> _DATASET EXCERPT_
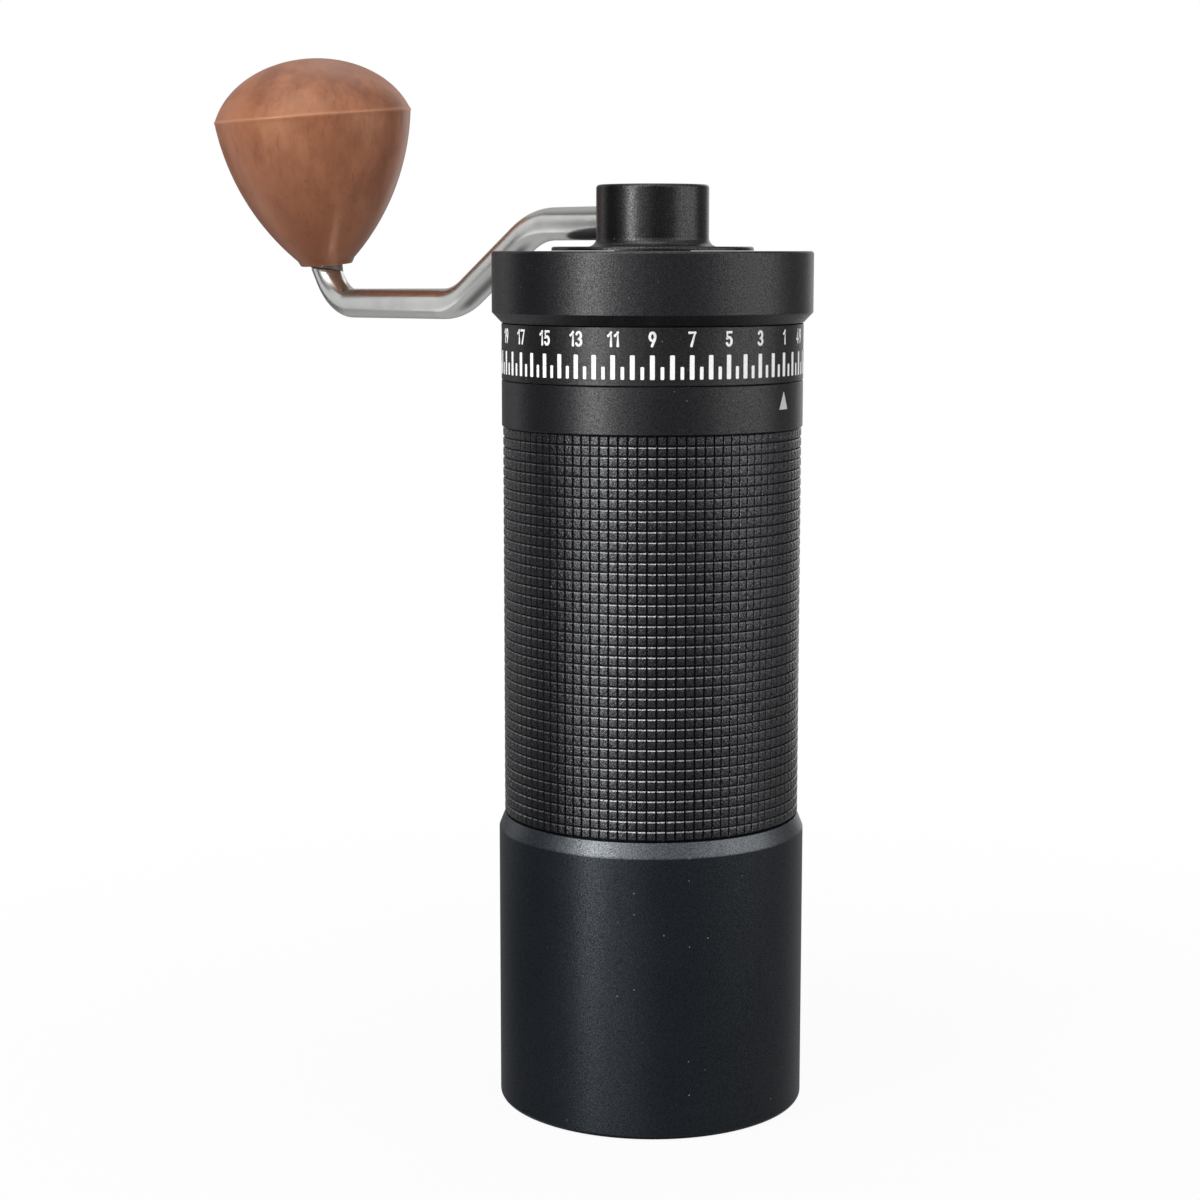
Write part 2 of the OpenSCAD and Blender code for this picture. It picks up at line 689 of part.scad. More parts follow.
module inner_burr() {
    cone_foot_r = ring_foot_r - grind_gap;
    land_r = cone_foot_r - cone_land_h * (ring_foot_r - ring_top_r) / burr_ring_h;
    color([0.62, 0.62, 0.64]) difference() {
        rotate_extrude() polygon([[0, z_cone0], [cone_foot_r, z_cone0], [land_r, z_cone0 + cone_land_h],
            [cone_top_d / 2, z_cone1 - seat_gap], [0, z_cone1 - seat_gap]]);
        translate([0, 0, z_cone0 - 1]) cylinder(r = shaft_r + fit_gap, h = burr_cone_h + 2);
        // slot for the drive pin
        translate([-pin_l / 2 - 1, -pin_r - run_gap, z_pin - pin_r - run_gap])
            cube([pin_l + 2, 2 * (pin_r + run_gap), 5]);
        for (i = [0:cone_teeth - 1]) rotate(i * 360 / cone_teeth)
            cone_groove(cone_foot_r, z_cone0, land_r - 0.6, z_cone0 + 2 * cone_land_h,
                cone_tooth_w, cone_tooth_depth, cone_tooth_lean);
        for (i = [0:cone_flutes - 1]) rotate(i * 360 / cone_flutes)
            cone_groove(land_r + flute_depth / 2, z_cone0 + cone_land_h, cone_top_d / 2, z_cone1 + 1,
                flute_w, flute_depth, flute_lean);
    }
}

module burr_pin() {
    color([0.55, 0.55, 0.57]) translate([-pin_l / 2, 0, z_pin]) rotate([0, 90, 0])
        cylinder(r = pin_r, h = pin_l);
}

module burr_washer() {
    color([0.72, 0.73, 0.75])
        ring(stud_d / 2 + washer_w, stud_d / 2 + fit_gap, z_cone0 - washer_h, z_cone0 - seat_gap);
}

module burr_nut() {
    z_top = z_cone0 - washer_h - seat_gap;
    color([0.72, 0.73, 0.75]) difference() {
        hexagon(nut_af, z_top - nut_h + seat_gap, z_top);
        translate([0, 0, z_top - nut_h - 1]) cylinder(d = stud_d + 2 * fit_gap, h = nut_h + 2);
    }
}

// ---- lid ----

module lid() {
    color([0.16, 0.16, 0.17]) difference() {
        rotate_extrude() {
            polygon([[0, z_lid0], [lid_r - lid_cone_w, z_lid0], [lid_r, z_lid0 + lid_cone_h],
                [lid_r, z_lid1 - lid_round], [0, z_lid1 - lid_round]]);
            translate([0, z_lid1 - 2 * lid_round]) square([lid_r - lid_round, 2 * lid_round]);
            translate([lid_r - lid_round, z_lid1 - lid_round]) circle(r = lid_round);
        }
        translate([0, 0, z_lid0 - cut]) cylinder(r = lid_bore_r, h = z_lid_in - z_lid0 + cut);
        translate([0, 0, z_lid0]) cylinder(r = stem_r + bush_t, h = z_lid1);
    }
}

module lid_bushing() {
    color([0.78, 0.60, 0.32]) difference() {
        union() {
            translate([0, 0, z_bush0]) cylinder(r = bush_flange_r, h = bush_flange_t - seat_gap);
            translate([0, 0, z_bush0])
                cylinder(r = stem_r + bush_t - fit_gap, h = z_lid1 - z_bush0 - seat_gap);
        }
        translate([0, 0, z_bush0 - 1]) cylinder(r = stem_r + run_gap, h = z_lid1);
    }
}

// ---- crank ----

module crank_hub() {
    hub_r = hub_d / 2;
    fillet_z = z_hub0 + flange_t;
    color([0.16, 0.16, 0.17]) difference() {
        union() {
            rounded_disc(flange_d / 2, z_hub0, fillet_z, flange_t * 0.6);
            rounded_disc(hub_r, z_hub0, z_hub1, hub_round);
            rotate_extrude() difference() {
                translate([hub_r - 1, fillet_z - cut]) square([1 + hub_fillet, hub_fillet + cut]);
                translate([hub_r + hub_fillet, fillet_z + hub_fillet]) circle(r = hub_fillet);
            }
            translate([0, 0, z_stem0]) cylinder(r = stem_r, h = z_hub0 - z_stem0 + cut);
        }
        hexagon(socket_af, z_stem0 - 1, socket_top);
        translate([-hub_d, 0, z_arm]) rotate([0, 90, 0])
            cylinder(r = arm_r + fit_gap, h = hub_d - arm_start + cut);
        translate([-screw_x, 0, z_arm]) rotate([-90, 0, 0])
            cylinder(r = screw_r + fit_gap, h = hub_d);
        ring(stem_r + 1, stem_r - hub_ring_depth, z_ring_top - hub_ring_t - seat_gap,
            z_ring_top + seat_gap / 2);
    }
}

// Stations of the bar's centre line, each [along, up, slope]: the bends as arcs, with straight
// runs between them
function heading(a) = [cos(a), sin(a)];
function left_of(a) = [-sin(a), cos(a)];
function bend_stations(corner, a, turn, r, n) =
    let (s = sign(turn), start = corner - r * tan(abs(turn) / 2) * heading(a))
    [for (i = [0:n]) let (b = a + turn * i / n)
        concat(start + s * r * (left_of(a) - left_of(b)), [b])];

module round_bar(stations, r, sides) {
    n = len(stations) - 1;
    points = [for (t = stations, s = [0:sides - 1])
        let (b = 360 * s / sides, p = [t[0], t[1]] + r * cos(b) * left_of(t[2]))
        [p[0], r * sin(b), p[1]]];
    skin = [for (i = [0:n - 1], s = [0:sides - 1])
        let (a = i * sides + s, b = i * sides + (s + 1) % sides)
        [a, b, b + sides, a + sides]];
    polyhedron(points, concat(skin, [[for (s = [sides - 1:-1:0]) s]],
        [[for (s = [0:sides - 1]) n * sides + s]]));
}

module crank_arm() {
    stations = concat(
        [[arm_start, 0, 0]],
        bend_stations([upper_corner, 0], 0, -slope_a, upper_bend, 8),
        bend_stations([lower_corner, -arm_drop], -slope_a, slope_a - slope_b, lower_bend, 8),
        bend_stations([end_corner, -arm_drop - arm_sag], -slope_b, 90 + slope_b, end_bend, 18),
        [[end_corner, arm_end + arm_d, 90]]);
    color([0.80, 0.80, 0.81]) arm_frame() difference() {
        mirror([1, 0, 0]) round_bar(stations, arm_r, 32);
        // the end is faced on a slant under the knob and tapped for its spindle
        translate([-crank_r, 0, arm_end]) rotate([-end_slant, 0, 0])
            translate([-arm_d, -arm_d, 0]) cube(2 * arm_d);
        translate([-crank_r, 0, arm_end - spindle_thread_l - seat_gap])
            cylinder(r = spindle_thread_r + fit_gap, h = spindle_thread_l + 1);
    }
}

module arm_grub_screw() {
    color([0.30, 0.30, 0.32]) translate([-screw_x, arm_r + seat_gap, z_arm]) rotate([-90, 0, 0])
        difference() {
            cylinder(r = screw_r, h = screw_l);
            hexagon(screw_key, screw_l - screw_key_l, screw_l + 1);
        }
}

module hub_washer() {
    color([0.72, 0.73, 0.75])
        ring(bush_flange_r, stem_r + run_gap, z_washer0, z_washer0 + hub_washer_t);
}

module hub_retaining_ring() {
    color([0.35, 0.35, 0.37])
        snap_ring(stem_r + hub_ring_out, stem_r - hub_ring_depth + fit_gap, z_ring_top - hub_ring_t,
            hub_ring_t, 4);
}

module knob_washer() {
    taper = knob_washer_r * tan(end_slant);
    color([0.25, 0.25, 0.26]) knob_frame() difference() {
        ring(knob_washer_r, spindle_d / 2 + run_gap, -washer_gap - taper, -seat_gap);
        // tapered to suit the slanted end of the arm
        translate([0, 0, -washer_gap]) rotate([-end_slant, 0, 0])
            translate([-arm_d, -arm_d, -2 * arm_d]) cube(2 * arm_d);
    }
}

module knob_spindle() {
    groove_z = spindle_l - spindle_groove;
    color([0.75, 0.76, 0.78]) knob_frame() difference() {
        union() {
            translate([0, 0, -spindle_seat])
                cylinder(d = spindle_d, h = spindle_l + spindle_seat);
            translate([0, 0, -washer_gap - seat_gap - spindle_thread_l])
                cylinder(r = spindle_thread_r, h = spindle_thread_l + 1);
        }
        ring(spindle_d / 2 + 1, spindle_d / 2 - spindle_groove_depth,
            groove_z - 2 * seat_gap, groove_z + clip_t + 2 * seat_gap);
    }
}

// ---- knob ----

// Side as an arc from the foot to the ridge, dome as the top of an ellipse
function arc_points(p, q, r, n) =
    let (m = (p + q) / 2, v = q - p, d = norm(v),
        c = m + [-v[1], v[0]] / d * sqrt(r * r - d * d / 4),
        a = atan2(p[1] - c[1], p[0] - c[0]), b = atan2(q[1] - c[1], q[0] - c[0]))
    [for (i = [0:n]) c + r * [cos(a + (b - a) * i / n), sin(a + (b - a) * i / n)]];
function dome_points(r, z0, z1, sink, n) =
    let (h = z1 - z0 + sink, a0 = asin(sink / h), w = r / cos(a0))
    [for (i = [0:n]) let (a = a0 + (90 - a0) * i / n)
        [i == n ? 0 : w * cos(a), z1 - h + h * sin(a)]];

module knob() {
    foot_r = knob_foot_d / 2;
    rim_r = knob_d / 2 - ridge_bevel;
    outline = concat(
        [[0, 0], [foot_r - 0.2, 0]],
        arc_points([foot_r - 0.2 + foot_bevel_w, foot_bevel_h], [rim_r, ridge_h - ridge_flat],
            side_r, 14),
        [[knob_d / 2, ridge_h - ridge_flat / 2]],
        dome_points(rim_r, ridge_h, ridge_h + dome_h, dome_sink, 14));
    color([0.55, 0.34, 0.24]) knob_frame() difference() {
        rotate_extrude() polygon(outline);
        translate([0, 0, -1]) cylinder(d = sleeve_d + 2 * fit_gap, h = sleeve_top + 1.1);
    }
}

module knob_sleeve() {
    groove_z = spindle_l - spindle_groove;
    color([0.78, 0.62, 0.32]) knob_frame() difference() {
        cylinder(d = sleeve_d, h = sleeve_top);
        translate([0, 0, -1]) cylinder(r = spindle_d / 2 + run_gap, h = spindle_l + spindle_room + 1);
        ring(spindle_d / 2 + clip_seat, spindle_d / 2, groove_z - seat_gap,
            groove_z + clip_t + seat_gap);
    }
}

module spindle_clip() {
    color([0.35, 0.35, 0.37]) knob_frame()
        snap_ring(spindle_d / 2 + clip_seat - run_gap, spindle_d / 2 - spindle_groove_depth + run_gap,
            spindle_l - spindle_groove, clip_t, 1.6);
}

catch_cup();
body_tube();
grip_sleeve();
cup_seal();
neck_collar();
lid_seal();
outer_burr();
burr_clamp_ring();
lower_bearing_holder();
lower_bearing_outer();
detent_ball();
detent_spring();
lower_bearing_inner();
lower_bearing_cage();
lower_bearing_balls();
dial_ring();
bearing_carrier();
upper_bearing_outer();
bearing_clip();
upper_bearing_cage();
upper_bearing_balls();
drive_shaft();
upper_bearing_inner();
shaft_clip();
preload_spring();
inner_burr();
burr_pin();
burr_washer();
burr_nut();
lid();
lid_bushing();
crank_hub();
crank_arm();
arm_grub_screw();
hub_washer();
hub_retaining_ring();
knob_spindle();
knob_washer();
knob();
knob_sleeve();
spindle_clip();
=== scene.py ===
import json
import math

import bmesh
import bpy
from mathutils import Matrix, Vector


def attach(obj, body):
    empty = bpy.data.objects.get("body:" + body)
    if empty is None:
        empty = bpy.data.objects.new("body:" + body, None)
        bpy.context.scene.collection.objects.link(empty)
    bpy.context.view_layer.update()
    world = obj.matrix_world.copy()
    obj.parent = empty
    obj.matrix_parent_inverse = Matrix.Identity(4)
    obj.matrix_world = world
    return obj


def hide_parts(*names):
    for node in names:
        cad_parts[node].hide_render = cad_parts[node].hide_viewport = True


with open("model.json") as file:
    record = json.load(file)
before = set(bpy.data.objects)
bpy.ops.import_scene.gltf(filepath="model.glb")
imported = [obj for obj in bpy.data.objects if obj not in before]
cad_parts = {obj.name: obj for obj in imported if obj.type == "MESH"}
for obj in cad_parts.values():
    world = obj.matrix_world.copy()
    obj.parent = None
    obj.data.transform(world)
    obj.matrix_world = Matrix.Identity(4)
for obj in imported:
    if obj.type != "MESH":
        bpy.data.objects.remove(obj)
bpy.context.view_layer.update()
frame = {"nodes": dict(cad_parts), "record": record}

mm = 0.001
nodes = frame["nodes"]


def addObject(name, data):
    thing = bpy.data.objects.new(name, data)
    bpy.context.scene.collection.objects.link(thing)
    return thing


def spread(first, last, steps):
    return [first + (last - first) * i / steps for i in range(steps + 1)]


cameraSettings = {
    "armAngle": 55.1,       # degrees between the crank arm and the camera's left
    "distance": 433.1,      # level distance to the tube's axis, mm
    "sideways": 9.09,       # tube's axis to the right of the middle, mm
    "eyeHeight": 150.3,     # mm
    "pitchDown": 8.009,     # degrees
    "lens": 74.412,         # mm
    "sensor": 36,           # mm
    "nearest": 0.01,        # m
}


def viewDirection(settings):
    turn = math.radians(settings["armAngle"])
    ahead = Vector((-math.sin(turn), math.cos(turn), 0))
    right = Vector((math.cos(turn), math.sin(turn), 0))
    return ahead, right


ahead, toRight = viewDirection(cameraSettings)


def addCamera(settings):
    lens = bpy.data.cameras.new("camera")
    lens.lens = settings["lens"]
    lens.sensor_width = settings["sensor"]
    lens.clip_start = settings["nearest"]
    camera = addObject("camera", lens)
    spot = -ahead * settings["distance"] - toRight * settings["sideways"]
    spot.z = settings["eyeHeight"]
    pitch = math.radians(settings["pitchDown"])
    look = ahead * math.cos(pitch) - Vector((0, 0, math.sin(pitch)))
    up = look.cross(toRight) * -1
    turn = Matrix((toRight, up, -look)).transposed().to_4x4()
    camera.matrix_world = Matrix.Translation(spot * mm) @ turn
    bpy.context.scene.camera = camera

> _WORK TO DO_
Within the listing above, give again exactly every line from the line with "catch_cup();" through the line with "for node in", both included, and no other line.

> _ANSWER TO THE TASK_
catch_cup();
body_tube();
grip_sleeve();
cup_seal();
neck_collar();
lid_seal();
outer_burr();
burr_clamp_ring();
lower_bearing_holder();
lower_bearing_outer();
detent_ball();
detent_spring();
lower_bearing_inner();
lower_bearing_cage();
lower_bearing_balls();
dial_ring();
bearing_carrier();
upper_bearing_outer();
bearing_clip();
upper_bearing_cage();
upper_bearing_balls();
drive_shaft();
upper_bearing_inner();
shaft_clip();
preload_spring();
inner_burr();
burr_pin();
burr_washer();
burr_nut();
lid();
lid_bushing();
crank_hub();
crank_arm();
arm_grub_screw();
hub_washer();
hub_retaining_ring();
knob_spindle();
knob_washer();
knob();
knob_sleeve();
spindle_clip();
=== scene.py ===
import json
import math

import bmesh
import bpy
from mathutils import Matrix, Vector


def attach(obj, body):
    empty = bpy.data.objects.get("body:" + body)
    if empty is None:
        empty = bpy.data.objects.new("body:" + body, None)
        bpy.context.scene.collection.objects.link(empty)
    bpy.context.view_layer.update()
    world = obj.matrix_world.copy()
    obj.parent = empty
    obj.matrix_parent_inverse = Matrix.Identity(4)
    obj.matrix_world = world
    return obj


def hide_parts(*names):
    for node in names:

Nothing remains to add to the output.